Das Jahr 1851 brachte W. nach Baiern, indem er als Lycealprofessor an die K. Gewerbeschule nach Nürnberg berufen wurde. In dieser Stellung trat er mit den verschiedensten industriellen Kreisen in innige Beziehungen und entfaltete eine einflußreiche Thätigkeit nach außen durch Vorlesungen aus dem Gebiete der chemischen Technologie, die er jeden Winter abzuhalten pflegte. Eine Folge dieser Thätigkeit war seine Wahl zum Mitglied der Ausstellungscommission und der Jury der 1854 in München stattgefundenen Industrieausstellung und dadurch die Einführung in einen Wirkungskreis, in dem er sich später hervorragende Verdienste und einen außerordentlichen Schatz von Kenntnissen erwarb, die er wieder in fruchtbringendster Weise verwerthete. Auf den Ausstellungen zu London (1862), Paris (1867), Wien (1873) und Philadelphia (1878) fungirte er theils als Regierungscommissär theils als Preisrichter und wußte dort der vaterländischen Industrie gebührende Geltung zu verschaffen, sowie die neuen Errungenschaften auf dem Gebiete der chemischen Technologie zugängig zu machen.

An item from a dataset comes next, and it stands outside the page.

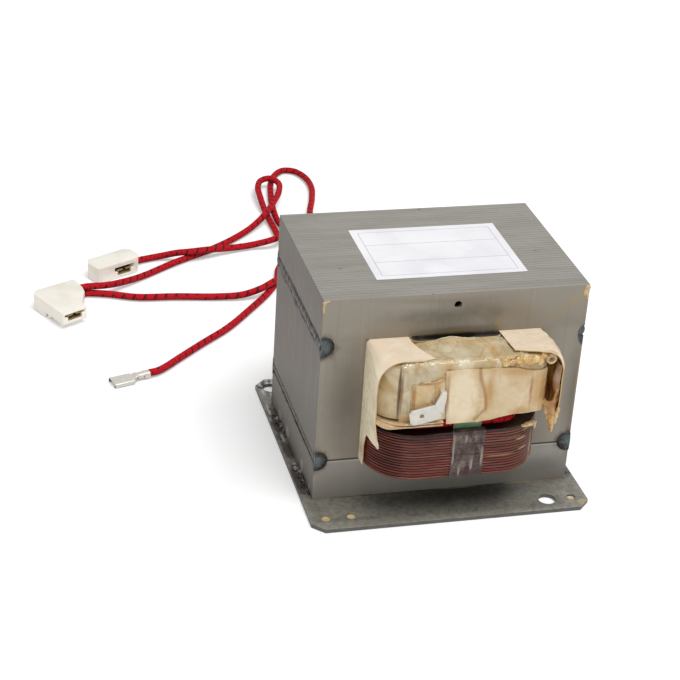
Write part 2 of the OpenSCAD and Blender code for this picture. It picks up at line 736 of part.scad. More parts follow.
// Room for a receptacle, open to the front of a housing, with a wider slot for the blade above it
module receptacle_room(at, depth, slot_h) {
    room = receptacle_w + 2 * slot_clearance;
    slot = receptacle_w + 3.8;
    lap = 0.6;
    translate(at + [-room / 2, -1, 0]) cube([room, depth + 1, receptacle_h + slot_clearance]);
    translate(at + [-slot / 2, -1, receptacle_h - lap]) cube([slot, depth + 1, slot_h]);
}

// Rolled receptacle with its mouth to the front, open along the middle of its top
module receptacle(length) {
    slit = 1.6;
    difference() {
        translate([-receptacle_w / 2, 0, 0]) cube([receptacle_w, length, receptacle_h]);
        translate([sheet_t - receptacle_w / 2, -1, sheet_t])
            cube([receptacle_w - 2 * sheet_t, length + 2, receptacle_h - 2 * sheet_t]);
        translate([-slit / 2, -1, receptacle_h / 2]) cube([slit, length + 2, receptacle_h]);
    }
}

receptacle_a_l = 9;
module housing_a() {
    color(nylon) translate(housing_a_at) rotate([0, 0, housing_turn]) difference() {
        linear_extrude(housing_h) polygon(housing_a_outline);
        receptacle_room(housing_a_slot, receptacle_a_l + 0.8, 2.2);
    }
}

module receptacle_a() {
    color("#b98a4a") translate(housing_a_at) rotate([0, 0, housing_turn])
        translate(housing_a_slot + [0, 0.4, 0]) receptacle(receptacle_a_l);
}

// Housing whose mouth is raised off the floor and stands on a peg
receptacle_b_l = 11;
module housing_b() {
    foot_y = 16;
    peg_r = 1.1;
    color(nylon) translate(housing_b_at) rotate([0, 0, housing_turn]) {
        difference() {
            linear_extrude(housing_h) polygon(housing_b_outline);
            translate([-1, -1, -1]) cube([30, foot_y + 1, housing_b_step + 1]);
            receptacle_room(housing_b_slot, receptacle_b_l + 0.8, 1.3);
        }
        translate([2.4, foot_y - 2.4, 0]) cylinder(r = peg_r, h = housing_b_step + 0.5, $fn = 24);
    }
}

module receptacle_b() {
    color("#b98a4a") translate(housing_b_at) rotate([0, 0, housing_turn])
        translate(housing_b_slot + [0, 0.5, 0]) receptacle(receptacle_b_l);
}

// Bare receptacle on the jumper lead: crimp barrel, neck and rolled mouth on one sheet
module spade_receptacle() {
    barrel_l = 5;
    neck_l = 2.5;
    mouth_l = 9.7;
    neck_w = 3.4;
    color(tinned) translate(spade_at) rotate([0, 0, spade_turn]) {
        translate([0, 0, barrel_z]) rotate([0, 90, 0]) cylinder(r = barrel_r, h = barrel_l, $fn = 32);
        translate([0, -neck_w / 2, 0]) cube([barrel_l + neck_l + 1, neck_w, sheet_t]);
        translate([barrel_l + neck_l + mouth_l, 0, 0]) rotate([0, 0, 90]) receptacle(mouth_l);
    }
}

e_core();
i_core();
base_plate();
upper_weld_left();
upper_weld_right();
seam_weld_left();
seam_weld_right();
plate_welds_left();
plate_welds_right();
primary_coil();
primary_former();
primary_tape();
secondary_coil();
secondary_former();
secondary_wrap();
secondary_collar();
front_card();
amber_patch();
left_slot_liner();
right_slot_liner();
rolled_paper_tube();
left_shunt();
right_shunt();
filament_winding();
winding_tape();
high_voltage_tab();
primary_card();
primary_tab_left();
primary_tab_right();
ground_strip();
ground_weld();
label();
lead_a();
lead_b();
jumper_lead();
housing_a();
receptacle_a();
housing_b();
receptacle_b();
spade_receptacle();
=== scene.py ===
"""High-voltage transformer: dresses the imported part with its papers, varnish, welds, leads and finishes."""

import math
import random

import bpy
from bpy.props import FloatProperty, FloatVectorProperty, IntProperty, PointerProperty
from mathutils import Matrix, Vector, noise


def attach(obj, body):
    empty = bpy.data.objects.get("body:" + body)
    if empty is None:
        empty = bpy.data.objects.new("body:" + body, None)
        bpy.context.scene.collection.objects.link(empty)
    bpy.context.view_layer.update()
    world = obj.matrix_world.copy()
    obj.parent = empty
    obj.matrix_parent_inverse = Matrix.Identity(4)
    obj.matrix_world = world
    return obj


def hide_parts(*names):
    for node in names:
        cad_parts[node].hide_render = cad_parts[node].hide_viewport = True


bl_info = {
    "name": "High-voltage transformer",
    "version": (1, 0, 0),
    "blender": (4, 5, 0),
    "location": "3D View > Sidebar > Transformer",
    "description": "Papers, windings, welds and leads around a packed transformer",
    "category": "Add Mesh",
}

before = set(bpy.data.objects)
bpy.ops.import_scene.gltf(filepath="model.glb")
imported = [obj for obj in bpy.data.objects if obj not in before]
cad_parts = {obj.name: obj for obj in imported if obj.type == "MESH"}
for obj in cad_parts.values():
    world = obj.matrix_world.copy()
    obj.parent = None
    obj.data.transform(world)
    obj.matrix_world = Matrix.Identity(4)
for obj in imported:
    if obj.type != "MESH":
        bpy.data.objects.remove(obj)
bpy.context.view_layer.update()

MM = 0.001
BODY = "root"

# Routes of the leads, in metres, as the part's source has them
LEAD_A = [
    (0.008, 0.058, 0.04085), (0.008, 0.064, 0.04085), (0.0087, 0.072, 0.036),
    (0.0093, 0.0765, 0.02), (0.0105, 0.082, 0.007), (0.012, 0.091, 0.0018), (0.015, 0.122, 0.0017),
    (0.012, 0.155, 0.0017), (0.007, 0.185, 0.0017), (0.0055, 0.207, 0.0017),
    (0.008, 0.2255, 0.0017), (0.013, 0.2425, 0.0017), (0.0163, 0.258, 0.0017),
    (0.0158, 0.2715, 0.0017), (0.0115, 0.2805, 0.0017), (0.006, 0.282, 0.0017),
    (0.001, 0.2775, 0.0017), (-0.004, 0.2665, 0.0017), (-0.0075, 0.2505, 0.0017),
    (-0.01, 0.233, 0.0017), (-0.0108, 0.217, 0.0018), (-0.0106, 0.207, 0.0034),
    (-0.012, 0.1975, 0.0051), (-0.0175, 0.1905, 0.0051), (-0.03, 0.19, 0.0024),
    (-0.044, 0.1864, 0.003), (-0.054, 0.1823, 0.0048), (-0.062, 0.1806, 0.0051),
    (-0.069, 0.1818, 0.0042), (-0.077, 0.1837, 0.002), (-0.08707, 0.18106, 0.0018),
    (-0.0906, 0.17918, 0.0018),
]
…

Im J. 1856 folgte W. nach dem Tode des Professors Herberger einem Rufe als außerordentlicher Professor der Agriculturchemie und Technologie an die Universität Würzburg, der er, von 1858 an als Ordinarius, trotz mehrfacher an ihn ergangener ehrenvoller Berufungen (1867 nach Wien, 1868 nach Aachen, 1870 nach Zürich) bis zu seinem Tode angehörte. Von der bairischen Staatsregierung 1857 zum Mitglied der Prüfungscommission für Apotheker und wiederholt zum Ministerialprüfungscommissär für die technischen Schulen ernannt, gewann W. zugleich einen Einfluß auf das Apotheken- und Mittelschulwesen, der als sehr fruchtbringend bezeichnet werden muß und viel zur Hebung der bairischen technischen Schulen beigetragen hat. – Besonders thätig blieb er aber auf dem Gebiete des Ausstellungswesens und der Vermittlung zwischen Theorie und Praxis, treu der vorgezeichneten Richtung und mit großem Erfolg, bis ein Herzschlag am 4. October 1880 ein rastlos thätiges Leben abschloß, das sich hervorragende Verdienste um die Entwicklung der deutschen chemischen Industrie erworben hat. Aeußerlich fanden diese Verdienste gebührende Anerkennung durch Verleihung des Doctordiploms honoris causa von der Universität Würzburg (1860), des bair. Verdienstordens vom heil. Michael I, des württembergischen Friedrichsordens, des österreich. Franz Josephsordens, des russischen Sct. Annenordens II, des preußischen Kronenordens III, des badischen Zähringer Löwenordens I, des Comturkreuzes des Franz Josephsordens, des Titels und Ranges eines K. bairischen Hofrathes (1869) und des Verdienstordens der bairischen Krone in Verbindung mit dem persönlichen Adel.